AAFLI’s funding can be compared to the ACTU’s Pacific trade union training program, which is mostly funded through the Australian Development Assistance Bureau. It would be just as ludicrous to say that this “link” between Federal government funding and the ACTU indicates ASIS involvement as it is to state, as Mr McKnight claims, that American government assistance points to CIA involvement.
Many Western union [peak councils], including the ACTU and the AFL-CIO, believe they have a responsibility to assist their brother and sister unionists in the Pacific. This is the major reason for US and Australian union activities [in the region].
The AAFLI is starved of funds. The current US Administration has cut funding to all the AFL-CIO’s international programs. Because it had to cut back activities and administration costs, AAFLI shifted its office from Suva to Hawaii in July last year. (Mr McKnight implied this move occurred because of an article he wrote for the Herald last year. This indicates he is not only guilty of shoddy journalism, but also of megalomania.)
In November last year, allegations concerning the AAFLI and [the] CIA surfaced at a conference on the Pacific organised by the H.V. Evatt Foundation. Mr Mahendra Chaudhary, then assistant secretary of the Fiji Trade Union Congress and who was arrested as a minister in Dr Bavadra’s Cabinet, dismissed those claims, saying that there was no evidence of AAFLI interference in the affairs of Fijian unions and that the unions appreciated AAFLI’s assistance with training programs.
The alarming news in Fiji reminds us how fragile are democratic institutions and the role of a free media in reporting the truth. The Herald’s coverage of Fijian events over the past week has been excellent, but marred by the publication of Mr McKnight’s myth and mischief.
McKnight, who wrote the article to which my letter responded, was then a member of the Communist Party of Australia and, as was common of people of that ilk, had a low opinion of the United States and of anything to do with the AFL-CIO. The latter organisation had played a highly significant role in fighting for labour rights and union training, as well as resisting far-leftists in the labour movement across the globe. Mainly that was in support of ‘bread and butter’ unionism, training locals in the basic arts of negotiating, giving a speech, preparing a case before a local industrial relations board or tribunal. In 1984 the AFL-CIO were most prominent for their long-standing support for Solidarnosc and the movement for democracy in Poland.

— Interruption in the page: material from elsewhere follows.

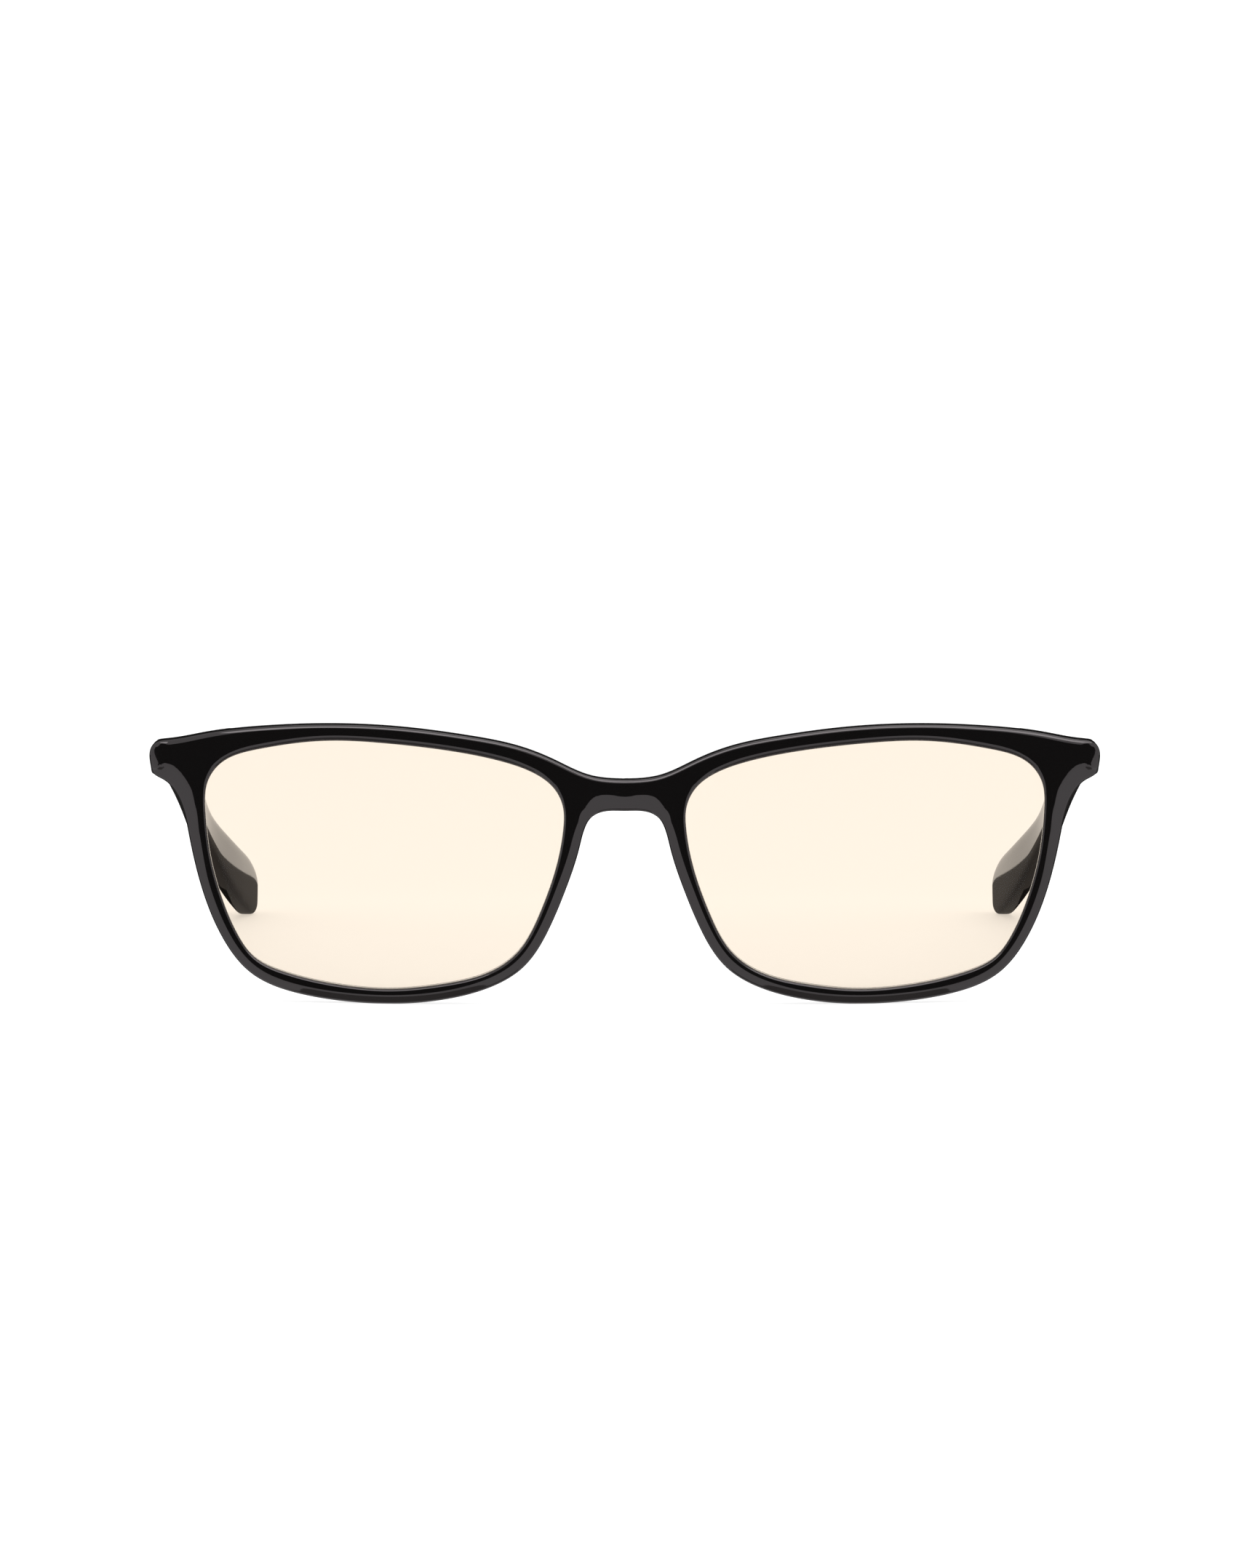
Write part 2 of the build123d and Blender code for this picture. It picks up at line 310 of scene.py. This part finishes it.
def edge_distance(x, z, edge):
    """Shortest distance from each point (x, z) to a line of edge points, and
    the place of the nearest spot as a share of the edge's samples. The points
    are taken in lots, to spare memory."""
    spot = np.stack([x.ravel(), z.ravel()], -1)
    out = np.zeros(len(spot))
    share = np.zeros(len(spot))
    a, b = edge[:-1], edge[1:]
    run = b - a
    size = np.maximum((run ** 2).sum(-1), 1e-12)
    for part in np.array_split(np.arange(len(spot)), 60):
        gap = spot[part, None] - a[None]
        t = np.clip((gap * run).sum(-1) / size, 0, 1)
        reach = np.sqrt(((gap - t[..., None] * run) ** 2).sum(-1))
        best = reach.argmin(1)
        rows = np.arange(len(part))
        out[part] = reach[rows, best]
        share[part] = (best + t[rows, best]) / len(a)
    return out.reshape(x.shape), share.reshape(x.shape)


def roll(distance, width, depth):
    """Drop of a rounded edge: a quarter ellipse, full at the edge and zero at
    width from it."""
    s = 1 - np.clip(distance / width, 0, 1)
    return depth * (1 - np.sqrt(np.clip(1 - s * s, 0, 1)))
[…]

I met many of the AAFLI people in the Pacific. They were all salt of the earth types, mostly ex-American unionists, with affection for Polynesian and Melanesian society. Their work involved running adult education training courses for the members of the local labor unions and for some of the cooperatives formed in the Pacific island countries. The AAFLI officials were genuinely critical of various restrictions on organised labor imposed by conservative island governments.
Mahendra Chaudhary (1942- ) was a person on the left of the Fijian labour movement who would have spoke the truth if he thought AAFLI was up to nefarious political activity or ‘spying’. I back his testimony over anything McKnight wrote.
I met Chaudhary on visits to Fiji and his to Australia. Along with D.P. Singh, a Vice President of the Fijian Trades Union Congress (FTUC), more of a moderate labor type in his case, I kept abreast of events in Fiji in the 1980s. Both of them were slightly wary of James Raman, the General Secretary of the FTUC, whom they saw as the ultimate pragmatist, without a political framework or compass to guide him. Raman joined them all in forming the Fiji Labour Party, but I got the impression that he feared the Chiefs and traditional society were not ready to share power, that despite prominent support from certain native Fijians, that the Labour Party might be pilloried as an Indian take-over of the government. Whatever his reservations, fears of racial conflict, and foresight in seeing the potential political environment worsen the position of the trade unions, he fought to defend the Labour Party and what his supporters wanted – equal representation under the law.
Sadly, the coups in Fiji meant that as with many Fijian Indians, Singh migrated to New Zealand, seeing no point staying in a country where his children could never aspire to true equality. There was a brain drain from the country.
In contrast, Chaudhary thought migration and exile unthinkable. I found him an engaging, thoughtful, logical mind, easily the most impressive person I met in the Pacific. There was a touch of the ascetic purist, Gandhian in spirit, to him. Chaudhary managed to speak calmly, yet incredibly passionately, about human and labour rights, in a style shorn of jargon, in clear and beautifully phrased language.
It has been a terrible loss for Fiji that bandits, charlatans and adventurers, in the name of native Fijian nationalism, seized power in 2000, a year after he became Prime Minister in May 1999, after a victorious election campaign.